WORDS BY: Francesca Reyes

You have four “lands” to conquer initially, each split into sub-areas. In each subsection, you’ll engage in a platform-style race to a certain area to meet up with the main boss character. You’ll beat him down, use Elika’s innate magical abilities to heal the place to its flowery former state, and then rush off to the next open area to repeat the process all over again.

Indeed, the game’s structure of “Clear Area B, then Move to Area C or D” is so tightly and transparently designed that it falls into a boxed-in pattern of checklist progression. There’s little surprise or delight when you know exactly what’s next in the pipeline at all times — “Oh, you mean there’s more wall-running, then fighting, then healing? You don’t say!” Granted, when you boil down pretty much any single-player adventure game, it involves a grocery list of responsibilities, tasks, and boss fights. But Prince of Persia lays it all out there for you to see in its fast-travel– capable map. This setup isn’t a dealbreaker — traveling between lands is still an intoxicating mix of jumps, grabs, and Elika-assisted co-op leaps across giant chasms — but the structure never feels as organic as the gameplay itself.

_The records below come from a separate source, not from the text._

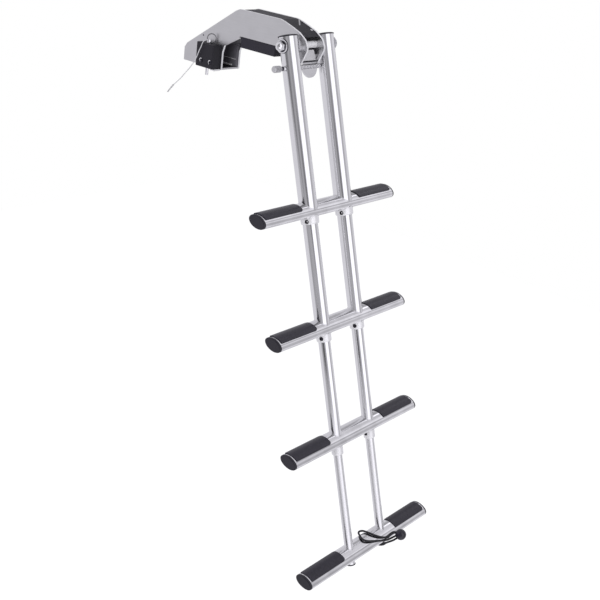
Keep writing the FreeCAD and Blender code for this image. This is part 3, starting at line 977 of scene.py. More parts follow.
@dataclass
class Bracket:
    """The hooked bracket: two cheeks, the arm between them, the hook leg and the pivot."""

    shop: Workshop
    half_wide: float = 28.5
    plate: float = 5.0
    arm_top: float = 41.8
    arm_under: float = -12.8
    foot_under: float = -94.0
    leg_front: float = 211.5
    leg_back: float = 329.0
    pad_depth: float = 23.2
    pad_front: float = 62.0
    pad_back: float = 161.0
    filling_back: float = 262.0
    liner_front: float = 214.0
    liner_top: float = -38.5
    liner_thick: float = 3.0
    block_thick: float = 25.0
    block_low: float = -92.0
    block_top: float = -41.0
    bore_at: Corner = (-41.0, 240.5)
    screw_at: Corner = (220.5, -78.0)
    screws_apart: float = 27.0
    rail_out: float = 74.95
    rail_in: float = 36.85
    fit_gap: float = 0.3
    bolt: float = 6.0
    washer: float = 14.0
    washer_thick: float = 2.0

    def cheek_outline(self) -> list[Corner]:
        """The cheek's outline, its corners eased as on the real plate.

        Returns:
            The outline in Y and Z.
        """
        corners = [
            (56.0, self.arm_top), (42.0, 38.5), (22.0, 32.2), (1.5, 24.7), (-16.5, 13.0),
            (-24.0, -0.5), (-24.0, -8.5), (-17.0, -23.5), (-11.6, -35.0), (-5.6, -38.5),
            (-5.6, -50.0), (0.0, -58.0), (8.0, -64.0), (22.0, -54.0), (48.0, self.arm_under),
            (163.5, self.arm_under), (163.5, self.arm_under - 4.0), (206.5, -40.5), (self.leg_front, -56.0),
            (self.leg_front, self.foot_under), (self.leg_back, self.foot_under), (self.leg_back, -66.0),
            (self.leg_back - 7.0, -56.0), (180.0, 37.0), (169.0, self.arm_top),
        ]
        gentle = rounded(corners, 14.0, (0, 1, 2, 3, 4, 7, 23, 24), 6)
        return rounded(gentle, 1.2, range(len(gentle)), 3)

    def build(self) -> None:
        """Build and dress every piece of the bracket."""
        self.cheeks()
        self.arm()
        self.leg()
        self.block()
        self.pivot()

    def cheeks(self) -> None:
        """The two steel cheeks, each with a bright strip of painted highlight round its edge."""
        outline = self.cheek_outline()
        outer, inner = self.half_wide, self.half_wide - self.plate
        for side in Side:
            low, high = sorted((outer * side.value, inner * side.value))
            shape = self.shop.soften(Shape.prism(outline, low, high), 0.7, 3, 40.0)
            # Painted highlight: a bright strip round the cut edge.
            rim = self.rim(outline, low + 0.5, high - 0.5)
            self.shop.piece(f"cheek_edge_highlight_{side.name.lower()}", rim, FROSTED_AND_HIGHLIGHT, BRACKET)
            name = f"cheek_{side.name.lower()}"
            node = f"side_plate_{side.name.lower()}"
            self.shop.piece(name, shape, SATIN, BRACKET, node)

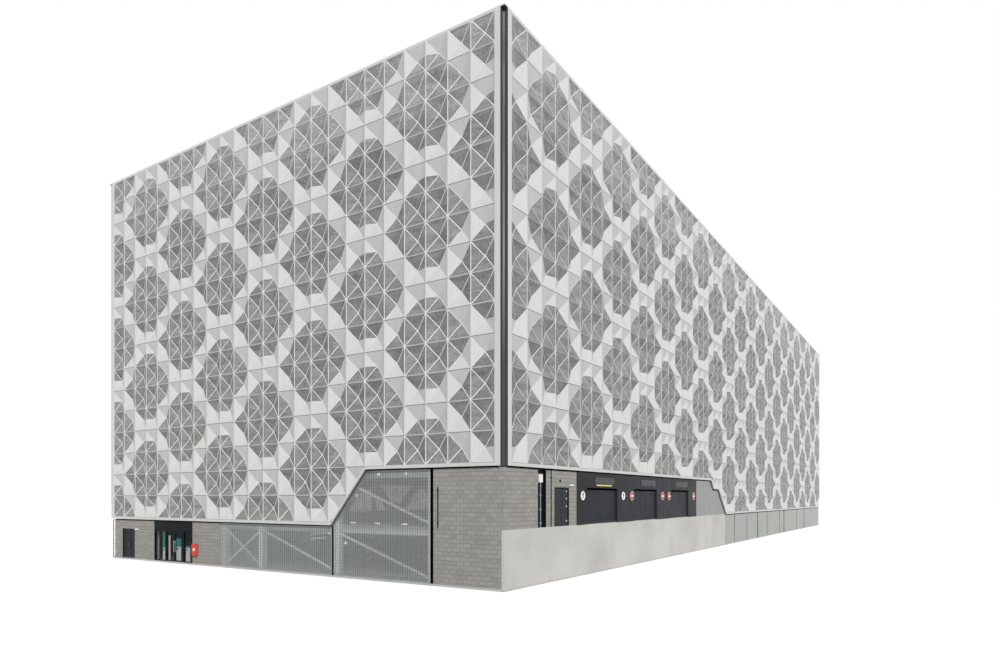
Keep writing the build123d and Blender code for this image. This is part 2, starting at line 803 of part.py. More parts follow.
with BuildPart() as lobby_door_left:
    add_lobby_leaf(*lobby_leaves[0])
save(lobby_door_left.part, "lobby_door_left")

with BuildPart() as lobby_door_left_pane:
    add_lobby_pane(*lobby_leaves[0])
save(lobby_door_left_pane.part, "lobby_door_left_pane")

with BuildPart() as lobby_door_right:
    add_lobby_leaf(*lobby_leaves[1])
save(lobby_door_right.part, "lobby_door_right")

with BuildPart() as lobby_door_right_pane:
    add_lobby_pane(*lobby_leaves[1])
save(lobby_door_right_pane.part, "lobby_door_right_pane")

# Red cabinet on the blockwork beside the lobby
cabinet_depth = 12.0
with BuildPart() as wall_cabinet:
    add_block(west, along_west(17.2), along_west(16.8), level(17.6), level(17.08),
              wall_face - cabinet_depth, wall_face)
save(wall_cabinet.part, "wall_cabinet")
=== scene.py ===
# %% [markdown]
# # A multi storey car park behind folded metal screens
# The model is one tenth of the real size. The CAD part gives every wall, deck, column and
# door. This lesson dresses it: thin folded screens take the place of the thick ones, welded
# wire takes the place of the plain mesh sheets, and every surface gets its own finish.

import json
import math

import bmesh
import bpy
from mathutils import Matrix, Vector


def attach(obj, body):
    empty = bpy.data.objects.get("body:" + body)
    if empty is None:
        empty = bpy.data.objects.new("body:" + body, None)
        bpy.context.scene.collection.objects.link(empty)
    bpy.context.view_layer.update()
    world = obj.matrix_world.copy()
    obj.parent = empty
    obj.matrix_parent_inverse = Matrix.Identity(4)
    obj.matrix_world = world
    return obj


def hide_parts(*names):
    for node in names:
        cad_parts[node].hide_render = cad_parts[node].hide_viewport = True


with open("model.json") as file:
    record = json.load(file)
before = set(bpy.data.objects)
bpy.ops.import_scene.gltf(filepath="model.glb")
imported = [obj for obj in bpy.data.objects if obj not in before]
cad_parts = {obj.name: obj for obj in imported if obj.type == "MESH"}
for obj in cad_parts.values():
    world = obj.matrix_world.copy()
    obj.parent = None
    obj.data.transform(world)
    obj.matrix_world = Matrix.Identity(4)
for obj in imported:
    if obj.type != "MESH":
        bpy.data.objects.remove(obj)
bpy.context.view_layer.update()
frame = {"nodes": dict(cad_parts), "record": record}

# %% [markdown]
# ## How places are given
# The folded panels divide both streets' walls into columns and rows, so they make a good
# ruler. A place on a wall is a number of panels from the corner, a number of rows below the
# top of the screen, and a depth in metres behind the face of the screen. One matrix for each
# side turns such a place into metres in the room.

# %% The ruler
panel_width = 0.1387
panel_height = 0.15
fold_depth = 0.0225
corner_margin = 0.057
rows_to_ground = 18
long_side_panels = 64
short_side_panels = 24
upper_rows = 14
lowest_row = 16

half_length = (2 * corner_margin + long_side_panels * panel_width) / 2
half_width = (2 * corner_margin + short_side_panels * panel_width) / 2


def from_columns(*columns):
    """A matrix from its three axes and its place."""
    matrix = Matrix.Identity(4)
    for number, column in enumerate(columns):
        matrix.col[number][:3] = column
    return matrix


def side_matrix(corner, across, outward):
    """Columns are a panel along the wall, a row down, a metre out of the wall."""
    start = Vector(corner) + Vector(across) * corner_margin
    start += Vector((0, 0, rows_to_ground * panel_height))
    return from_columns(Vector(across) * panel_width, (0, 0, -panel_height), outward, start)


sides = {
    "south": side_matrix((-half_length, -half_width, 0), (1, 0, 0), (0, -1, 0)),
    "west": side_matrix((-half_length, -half_width, 0), (0, 1, 0), (-1, 0, 0)),
    "north": side_matrix((-half_length, half_width, 0), (1, 0, 0), (0, 1, 0)),
    "east": side_matrix((half_length, -half_width, 0), (0, 1, 0), (1, 0, 0)),
}
print("Sides", list(sides))

# %% [markdown]
# ## Shader maths in plain Python
# Every finish here is worked out from the place on the object, in metres. A number that
# changes over a surface is wrapped in a small class, so that a sum such as `1 - mask` adds
# its Math nodes by itself. Every other node comes from one method, `add`, and `paint` lays
# one colour after another over a finish.


# %% Numbers that change over a surface
def maths(operation, swapped=False):
    """A method that adds one Math node. swapped puts the value itself last."""

    def method(self, *others):
        inputs = (*others, self) if swapped else (self, *others)
        return self.nodes.add("Math", {"operation": operation}, dict(enumerate(inputs)))

    return method


class Value:
    """An output of a node, with sums that add Math nodes."""

    def __init__(self, nodes, socket):
        self.nodes = nodes
        self.socket = socket

    __add__ = __radd__ = maths("ADD")
    __sub__, __rsub__ = maths("SUBTRACT"), maths("SUBTRACT", swapped=True)
    __mul__, __truediv__ = maths("MULTIPLY"), maths("DIVIDE")
    __lt__, __gt__ = maths("LESS_THAN"), maths("GREATER_THAN")
    __abs__, whole, part = maths("ABSOLUTE"), maths("FLOOR"), maths("FRACT")
    least, most = maths("MINIMUM"), maths("MAXIMUM")

    def to_edge(self):
        """How far a repeating number is from its nearest whole number."""
        rest = self.part()
        return rest.least(1 - rest)


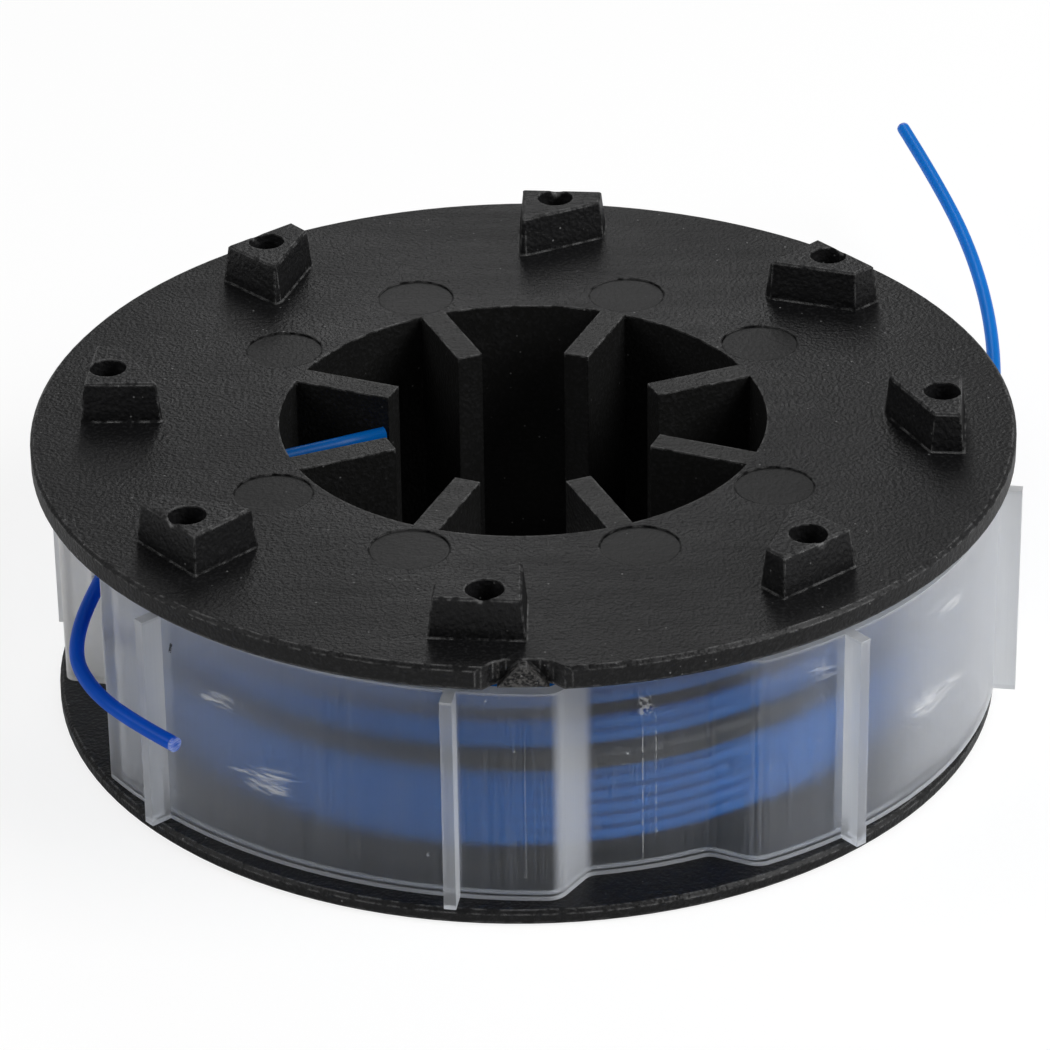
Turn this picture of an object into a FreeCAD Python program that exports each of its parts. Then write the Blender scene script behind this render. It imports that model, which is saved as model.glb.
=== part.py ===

And the gameplay is damn tight. A feast of eye-popping vistas make welcome backdrops to inventive, thrill-ride pathways, while Prince’s ammo-belt full of moves (like a gauntlet wallslide, death-defying roof scrambling, and a dizzying set of “elemental plate” rocketing stages) scratch the adventuring itch just right. Cinematic combat against Ahriman’s followers has been trimmed down to spotlight a handful of encounters, rather than peppering the entire landscape with them. When you do have to take up arms, fighting presents a great blend of timed skill, boss-fight–style patterns, and Lego-esque stackable combos.

It’s immediately tangible, even from the title screen, that Prince of Persia is a labor of love, meant to bridge luxurious aesthetic and spitshine polish with emotional investment. And despite its overly repetitive structure, we found ourselves compelled to fight our way through to see how it all ends — donkey or not.

On Xbox 360
8.0
  • Amazingly fluid controls; environments have a quasiwide-open playground feel.
  • Good character interaction.
  • Repetitive game design; anachronistic Prince.
  • You say “fer-TILE,” I say “FER-tile”…
COMMENTS:

One review I actually agree with! What is up with just getting to fight the same four enemies, or that one guy that spawns throughout the game?! The combat is horrible in this! The accrobat's are great, however repetitive, and I cannot believe that the non-prince guy can't make a simple jump at time's without having to be saved by his annoying, but very helpful sidekick. Oh and he should lose the ugly scarf, or get a different one, it makes me want to stop playing after a while.

I think the game's great but I don't understand, with Elika following suite anywhere, that she can't climb on plants? Isn't she the nature chick haha. I think the combat is good except there should be more way to do the one two punch than just kicking them off the ledge.

The Prince's voice does seem a bit at odds with the setting and tone of the game. I'm not sure, but it sounds like the same actor that voiced Nathan Drake from Uncharted is the Prince this time. He's a good actor, he just isn't the right fit for the Prince.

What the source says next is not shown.